- Theatrical release poster
- Directed by: Alan Gibson
- Written by: Chris Bryant Allan Scott
- Produced by: Richard F. Dalton Roy Krost
- Starring: Richard Harris Justin Henry Lindsay Wagner Karen Black James Coburn
- Cinematography: Frank Watts
- Edited by: David de Wilde
- Music by: Wilfred Josephs
- Production companies: United Artists World Film Services
- Distributed by: MGM/UA Entertainment Company
- Release date: February 22, 1985;
- Running time: 98 minutes
- Language: English

= Martin's Day =

Martin's Day is a 1985 American drama film directed by Alan Gibson.
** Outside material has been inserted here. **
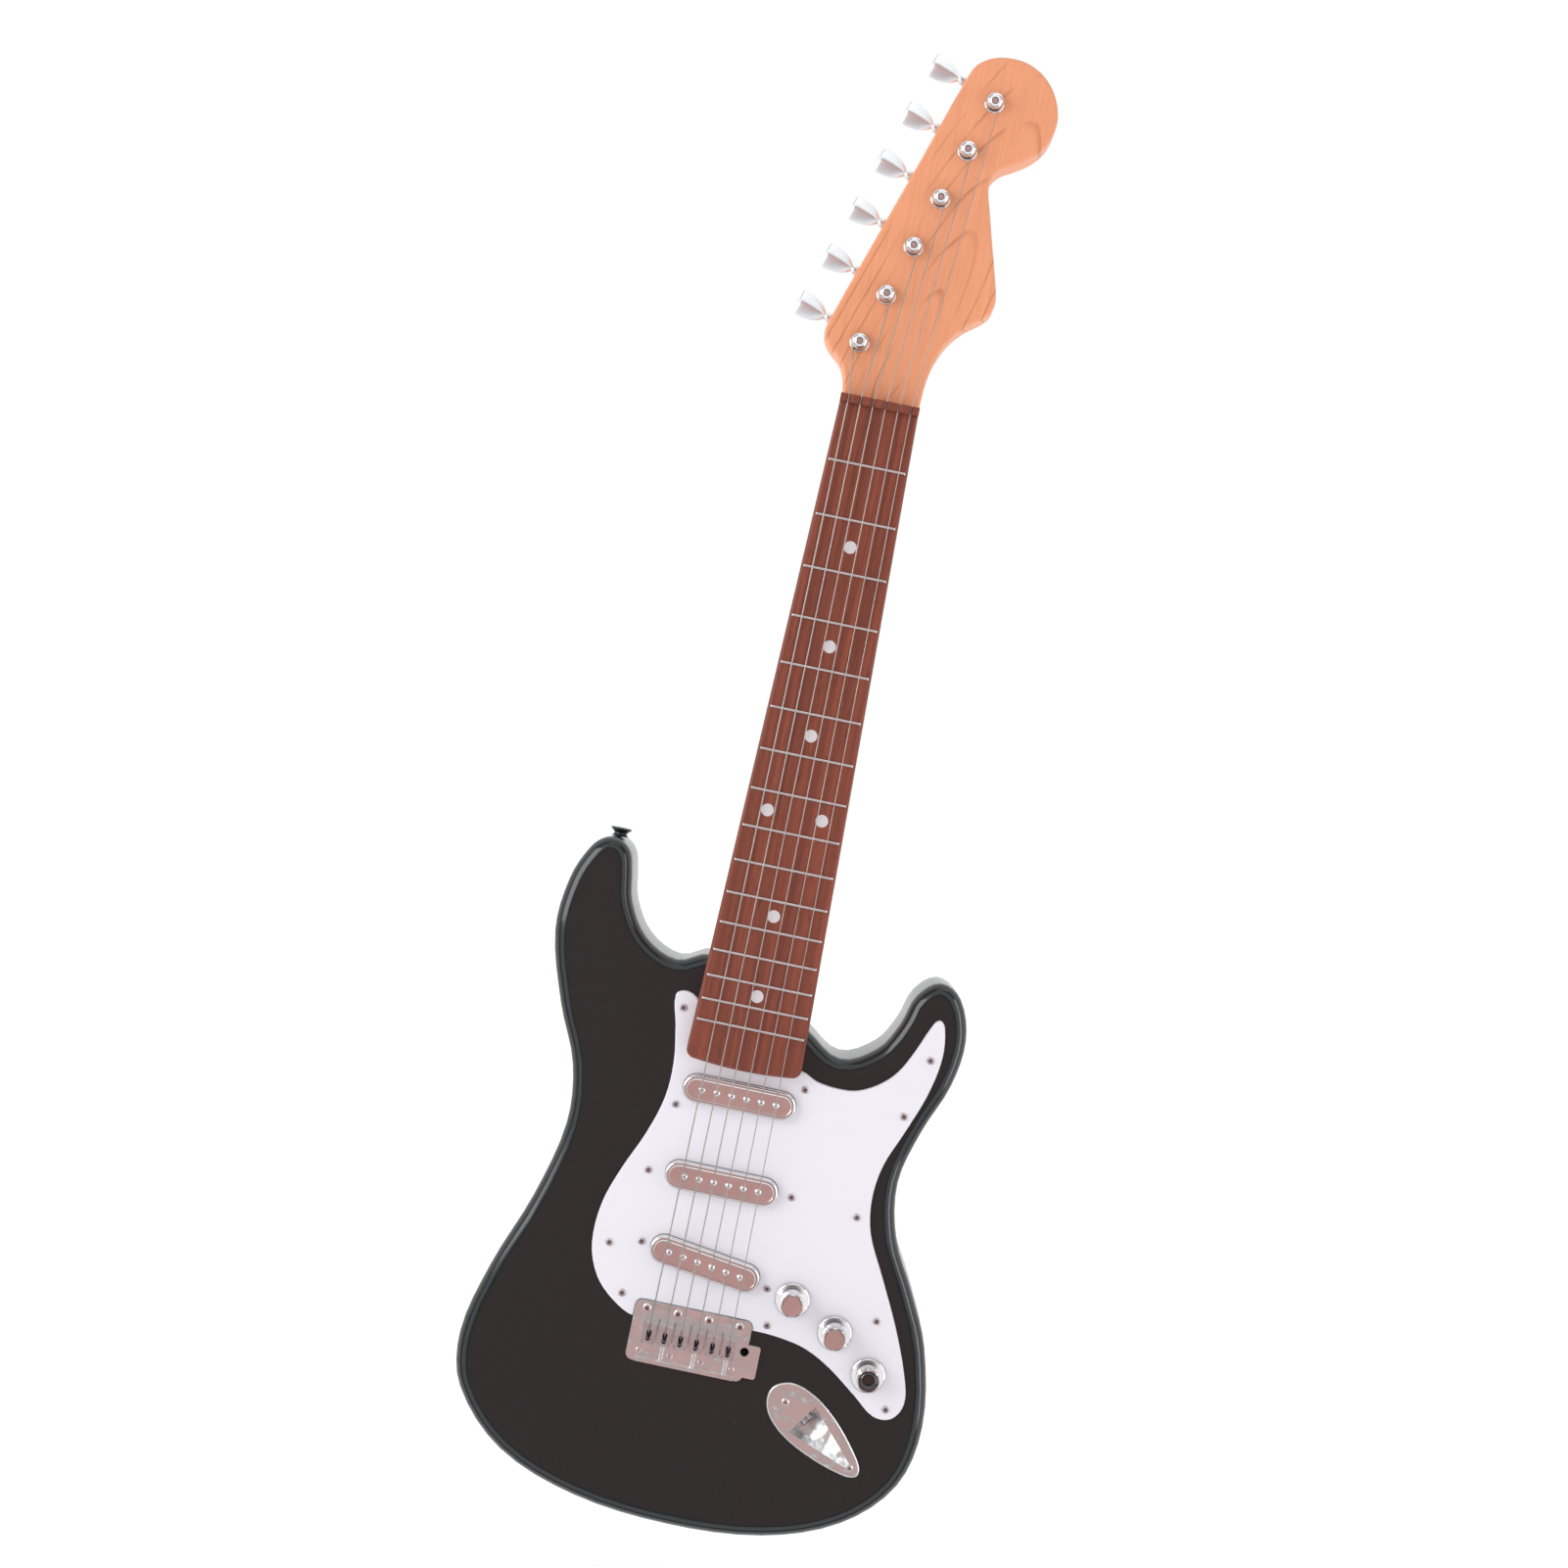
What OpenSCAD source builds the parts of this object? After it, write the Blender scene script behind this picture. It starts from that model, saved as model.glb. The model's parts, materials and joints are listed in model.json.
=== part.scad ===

It stars Richard Harris, Justin Henry, Lindsay Wagner, Karen Black and James Coburn.

==Synopsis==
The film follows an escaped convict named Martin who kidnaps a boy, also named Martin, while trying to flee via plane. While on the run the two Martins discover that they have many things in common other than just their name and begin to bond.

==Cast==
- Richard Harris as Martin Steckert
- Lindsay Wagner as Dr. Mennen
- James Coburn as Lt. Lardner
- Justin Henry as Martin
- Karen Black as Karen
- John Ireland as Brewer
- Saul Rubinek as Hitchhiker
- R.H. Thompson as Paul Mennen

==Production==
Filming for Martin's Day took place in Ontario, Canada during the autumn of 1984, and began shortly after Richard Harris completed an eight-city tour of the musical Camelot. The film's script was written by Chris Bryant and Allan Scott.

==Release==
Initially intended to release in November 1984, Martin's Day premiered in the United States on February 22, 1985.

==Reception==
Critical reception was mixed. The Kansas City Star's Robert C. Trussell expressed disappointment in the film, criticizing the lack of acting chemistry between Henry and Harris. A reviewer for the Austin American-Statesman viewed it as a contender for the year's worst film and noted that the filming was done so quickly after Harris's Camelot tour that his hair still bore traces of the orange hair dye used for his performance as King Arthur.

David Pickering of the Corpus Christi Times was more favorable, praising Harris's acting. Martha Steimel of the Wichita Falls Times was similarly favorable citing Henry's acting as a highlight.